Step 1: Determine the Original Cost
- Original Purchase Price: $25,000
Step 2: Determine the Replacement Cost
- Current Replacement Cost: $35,000
The truck would be valued at $35,000 under replacement costing, reflecting the current cost to replace the asset.
Example 3: Insurance and Replacement Costing
Scenario: A company owns machinery originally purchased for $50,000. The current replacement cost for similar machinery is $70,000.
Step 1: Evaluate Insurance Needs
- Original Insured Value: $50,000
- Updated Insured Value (Replacement Cost): $70,000
By using replacement costing, the company ensures that the machinery is insured for its current market value, avoiding underinsurance in the event of loss or damage.
6. Accounting Entries Using Replacement Costing
Replacement costing is generally used for internal management purposes and insurance valuations, but it can also influence adjustments in accounting records, particularly for asset revaluation or inventory adjustments.
A. Adjusting Inventory to Replacement Cost
Scenario: The replacement cost of inventory has increased from $5,000 to $6,000.
Journal Entry:
Account | Debit (Dr.) | Credit (Cr.) |
---|---|---|
Inventory (Stock) A/c | $1,000 | |
Revaluation Reserve A/c | $1,000 |
B. Adjusting Fixed Assets to Replacement Cost
Scenario: A piece of machinery’s replacement cost has increased from $50,000 to $70,000.
Journal Entry for Asset Revaluation:
Account | Debit (Dr.) | Credit (Cr.) |
---|---|---|
Machinery A/c | $20,000 | |
Revaluation Reserve A/c | $20,000 |
7. Replacement Costing vs. Other Valuation Methods
A. Replacement Costing vs. Historical Costing
- Replacement Costing: Values assets at their current market replacement cost.
- Historical Costing: Values assets at their original purchase price, regardless of current market conditions.
B. Replacement Costing vs. Market Value
- Replacement Costing: Focuses on the cost to replace an asset with a similar one.
- Market Value: Reflects the price at which an asset could be sold in the open market, which may be higher or lower than the replacement cost.
The Strategic Use of Replacement Costing
Replacement Costing is a valuable method for businesses looking to reflect the current value of their assets and inventory.

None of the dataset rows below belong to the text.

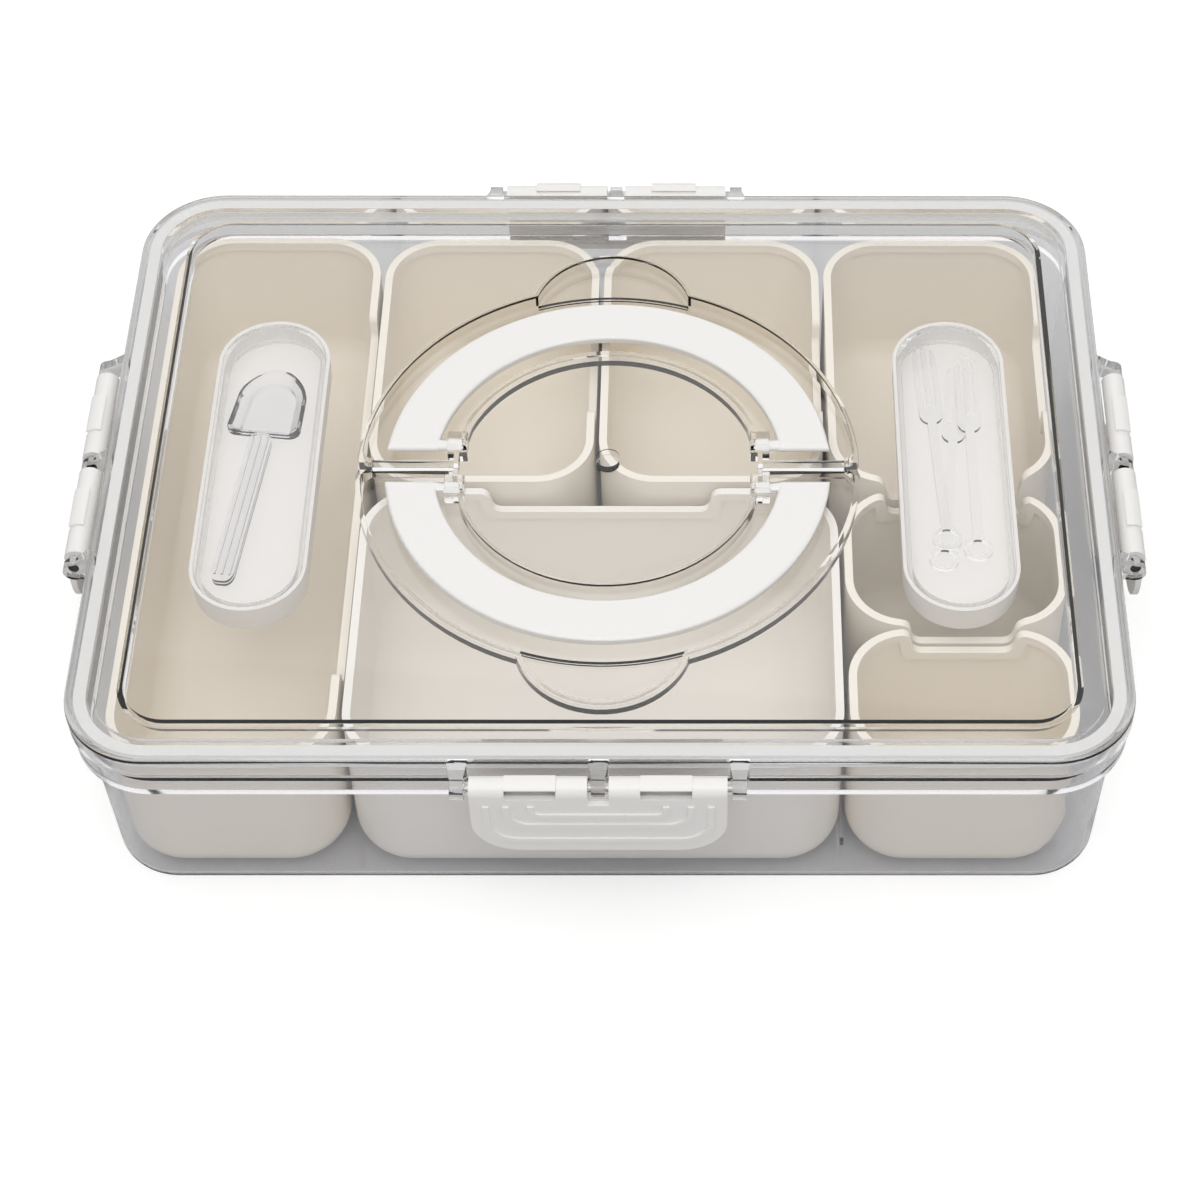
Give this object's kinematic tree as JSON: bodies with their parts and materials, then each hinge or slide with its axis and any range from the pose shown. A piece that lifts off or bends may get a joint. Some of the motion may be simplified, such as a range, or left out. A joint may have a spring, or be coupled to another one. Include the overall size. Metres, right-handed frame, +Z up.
{
  "type": "divided snack box",
  "caption": "Clear rectangular tub of loose bins under a lift-off lid with hinged side latches, folding carry handles and cutlery trays beneath it.",
  "frame": {"origin": "on the table under the middle of the box, at the middle of its overall outline", "axes": "+X to the right along the long side, +Y towards the back, +Z up"},
  "size_m": [0.4024, 0.3066, 0.088],
  "materials": {
    "clear_shell": "clear, polished, very faintly grey",
    "bin_plastic": "warm ivory, fine satin",
    "white_plastic": "off-white, soft gloss",
    "seal": "white silicone, matte",
    "clear_cutlery": "clear, polished"
  },
  "bodies": {
    "tub": {"tub": "clear_shell", "bin_long": "bin_plastic", "bin_rear_left": "bin_plastic", "bin_rear_middle": "bin_plastic", "bin_rear_right": "bin_plastic", "bin_large": "bin_plastic", "bin_small_front": "bin_plastic", "bin_small_rear": "bin_plastic"},
    "lid": {"lid": "clear_shell", "lid_seal": "seal", "tray_left": "white_plastic", "tray_right": "white_plastic", "spoon_lower": "clear_cutlery", "spoon_upper": "clear_cutlery", "fork_low": "clear_cutlery", "fork_middle": "clear_cutlery", "fork_high": "clear_cutlery"},
    "latch_front": {"latch_front": "white_plastic"},
    "latch_back": {"latch_back": "white_plastic"},
    "latch_left": {"latch_left": "white_plastic"},
    "latch_right": {"latch_right": "white_plastic"},
    "handle_front": {"handle_front": "white_plastic"},
    "handle_back": {"handle_back": "white_plastic"}
  },
  "joints": [
    {"name": "lid_lift", "type": "slide", "parent": "tub", "child": "lid", "axis": [0, 0, 1], "range_m": [0, 0.12]},
    {"name": "latch_front_hinge", "type": "hinge", "parent": "lid", "child": "latch_front", "pos_m": [0, -0.14815, 0.0802], "axis": [-1, 0, 0], "range_deg": [0, 110]},
    {"name": "latch_back_hinge", "type": "hinge", "parent": "lid", "child": "latch_back", "pos_m": [0, 0.14815, 0.0802], "axis": [1, 0, 0], "range_deg": [0, 110]},
    {"name": "latch_left_hinge", "type": "hinge", "parent": "lid", "child": "latch_left", "pos_m": [-0.196, 0, 0.0802], "axis": [0, 1, 0], "range_deg": [0, 110]},
    {"name": "latch_right_hinge", "type": "hinge", "parent": "lid", "child": "latch_right", "pos_m": [0.196, 0, 0.0802], "axis": [0, -1, 0], "range_deg": [0, 110]},
    {"name": "handle_front_fold", "type": "hinge", "parent": "lid", "child": "handle_front", "pos_m": [0, -0.0108, 0.0798], "axis": [-1, 0, 0], "range_deg": [0, 95]},
    {"name": "handle_back_fold", "type": "hinge", "parent": "lid", "child": "handle_back", "pos_m": [0, 0.0108, 0.0798], "axis": [1, 0, 0], "range_deg": [0, 95]}
  ]
}
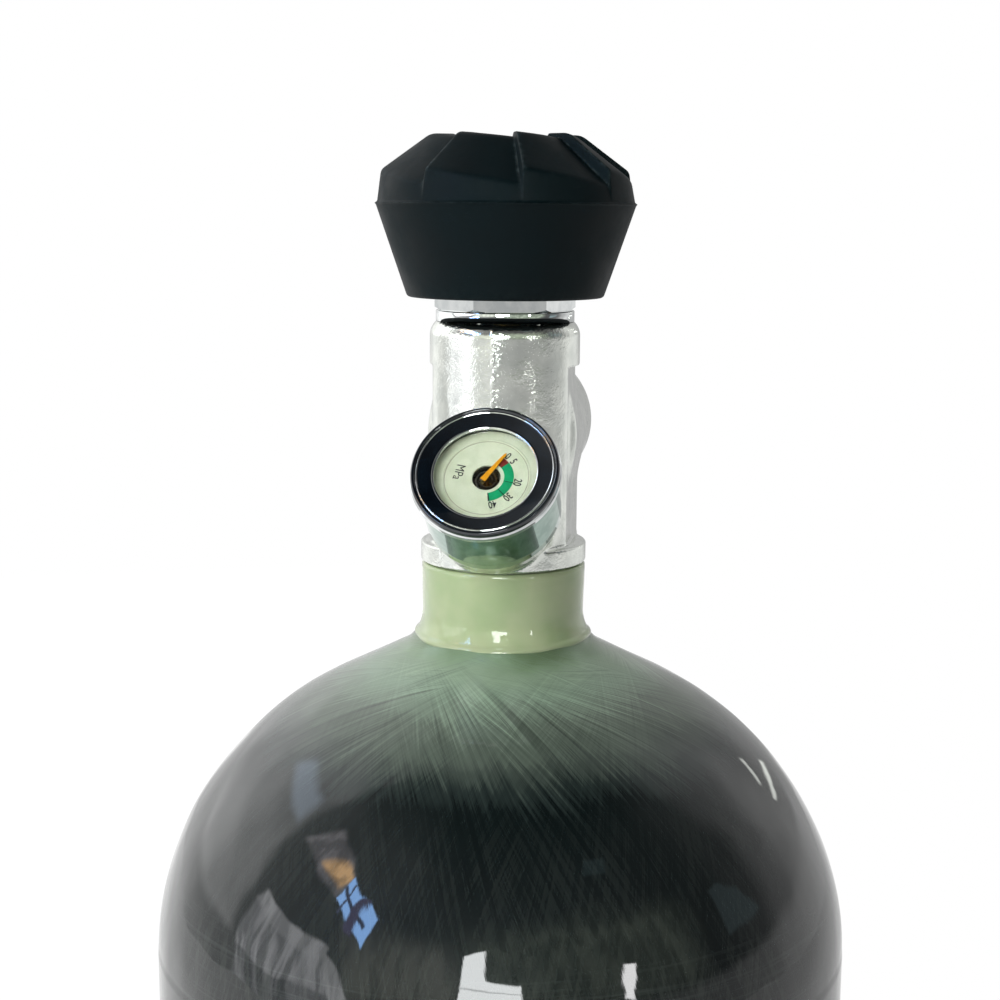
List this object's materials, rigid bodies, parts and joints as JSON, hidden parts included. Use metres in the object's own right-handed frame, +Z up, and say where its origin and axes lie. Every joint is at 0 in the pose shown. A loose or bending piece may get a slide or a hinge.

It provides a realistic perspective on asset values, helps manage inflationary pressures, and ensures accurate insurance coverage. While not always accepted for external financial reporting, replacement costing plays a crucial role in internal management, budgeting, and strategic decision-making. By understanding and applying replacement costing, businesses can make more informed financial and operational choices in dynamic market environments.